Extracted records
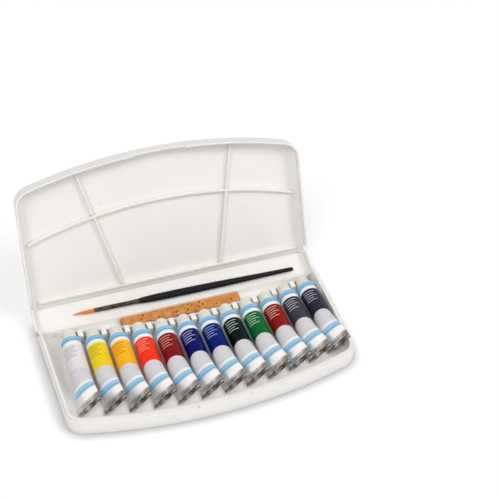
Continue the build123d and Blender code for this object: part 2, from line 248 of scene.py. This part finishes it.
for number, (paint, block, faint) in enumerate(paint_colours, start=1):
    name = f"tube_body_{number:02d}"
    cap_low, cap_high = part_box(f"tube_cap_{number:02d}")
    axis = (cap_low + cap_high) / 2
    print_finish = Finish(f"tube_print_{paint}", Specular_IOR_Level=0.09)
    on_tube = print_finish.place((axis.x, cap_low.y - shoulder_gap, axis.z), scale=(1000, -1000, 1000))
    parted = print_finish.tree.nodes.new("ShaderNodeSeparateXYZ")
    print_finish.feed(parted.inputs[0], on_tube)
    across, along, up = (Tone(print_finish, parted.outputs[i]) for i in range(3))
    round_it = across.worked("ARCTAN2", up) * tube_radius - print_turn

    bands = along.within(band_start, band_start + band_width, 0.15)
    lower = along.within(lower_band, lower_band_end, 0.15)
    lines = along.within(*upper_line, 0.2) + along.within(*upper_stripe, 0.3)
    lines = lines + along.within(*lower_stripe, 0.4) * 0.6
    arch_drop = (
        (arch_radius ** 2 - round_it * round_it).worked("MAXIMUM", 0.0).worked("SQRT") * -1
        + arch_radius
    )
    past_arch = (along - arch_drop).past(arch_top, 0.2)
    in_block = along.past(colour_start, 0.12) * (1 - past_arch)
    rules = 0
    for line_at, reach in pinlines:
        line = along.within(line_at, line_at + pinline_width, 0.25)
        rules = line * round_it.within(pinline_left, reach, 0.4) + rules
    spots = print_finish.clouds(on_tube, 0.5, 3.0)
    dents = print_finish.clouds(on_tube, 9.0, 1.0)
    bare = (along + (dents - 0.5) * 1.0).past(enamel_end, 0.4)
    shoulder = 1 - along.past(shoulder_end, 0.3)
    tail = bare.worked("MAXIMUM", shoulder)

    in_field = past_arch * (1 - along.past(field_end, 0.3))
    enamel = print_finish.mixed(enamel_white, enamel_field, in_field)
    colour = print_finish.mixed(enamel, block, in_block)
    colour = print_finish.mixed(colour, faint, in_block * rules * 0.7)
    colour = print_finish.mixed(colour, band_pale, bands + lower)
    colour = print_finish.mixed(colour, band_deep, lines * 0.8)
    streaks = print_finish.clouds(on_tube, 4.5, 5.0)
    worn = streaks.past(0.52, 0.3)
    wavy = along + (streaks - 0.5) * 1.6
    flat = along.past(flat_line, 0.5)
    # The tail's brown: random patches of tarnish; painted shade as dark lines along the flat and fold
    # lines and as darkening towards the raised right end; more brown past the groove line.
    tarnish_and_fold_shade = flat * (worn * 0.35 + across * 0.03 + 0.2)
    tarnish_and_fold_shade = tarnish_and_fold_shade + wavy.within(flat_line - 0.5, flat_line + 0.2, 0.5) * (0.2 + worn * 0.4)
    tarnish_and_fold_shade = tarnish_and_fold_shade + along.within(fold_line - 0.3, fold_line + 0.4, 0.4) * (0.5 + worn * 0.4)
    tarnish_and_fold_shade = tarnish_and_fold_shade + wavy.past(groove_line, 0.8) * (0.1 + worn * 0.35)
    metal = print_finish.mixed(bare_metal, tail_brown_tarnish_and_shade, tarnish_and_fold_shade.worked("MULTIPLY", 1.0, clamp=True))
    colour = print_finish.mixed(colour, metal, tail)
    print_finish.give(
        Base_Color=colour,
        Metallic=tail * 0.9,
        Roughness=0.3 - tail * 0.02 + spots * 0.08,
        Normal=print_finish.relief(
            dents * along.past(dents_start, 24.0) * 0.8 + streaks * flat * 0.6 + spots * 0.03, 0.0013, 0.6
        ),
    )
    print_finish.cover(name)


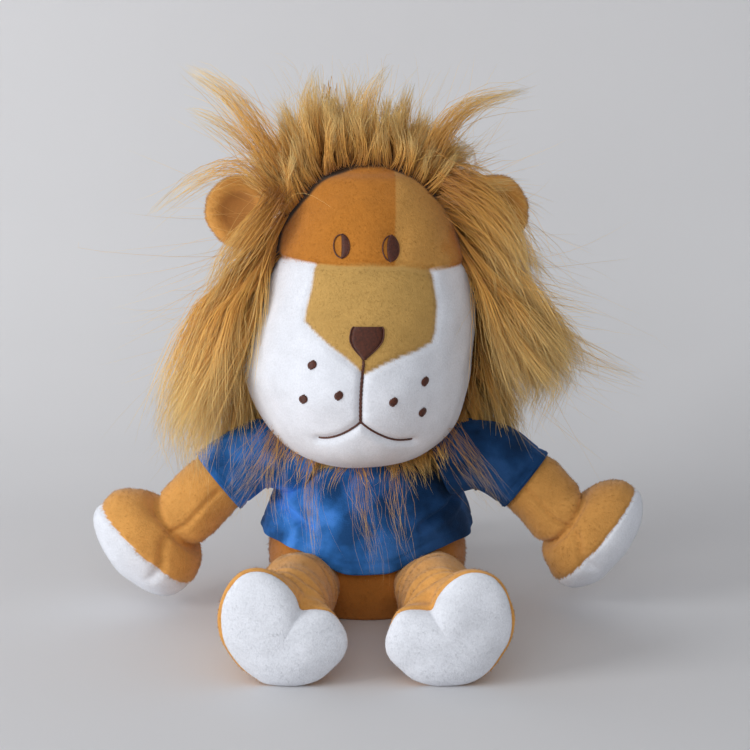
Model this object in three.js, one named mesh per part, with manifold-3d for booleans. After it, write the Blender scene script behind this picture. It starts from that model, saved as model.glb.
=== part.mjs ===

WHAT THE EXERCISE ASKS
Begin with the line that contains "Model this object" and end with the last line of the records; set down every line in that span exactly, and nothing else.

RESPONSE BELOW
Model this object in three.js, one named mesh per part, with manifold-3d for booleans. After it, write the Blender scene script behind this picture. It starts from that model, saved as model.glb.
=== part.mjs ===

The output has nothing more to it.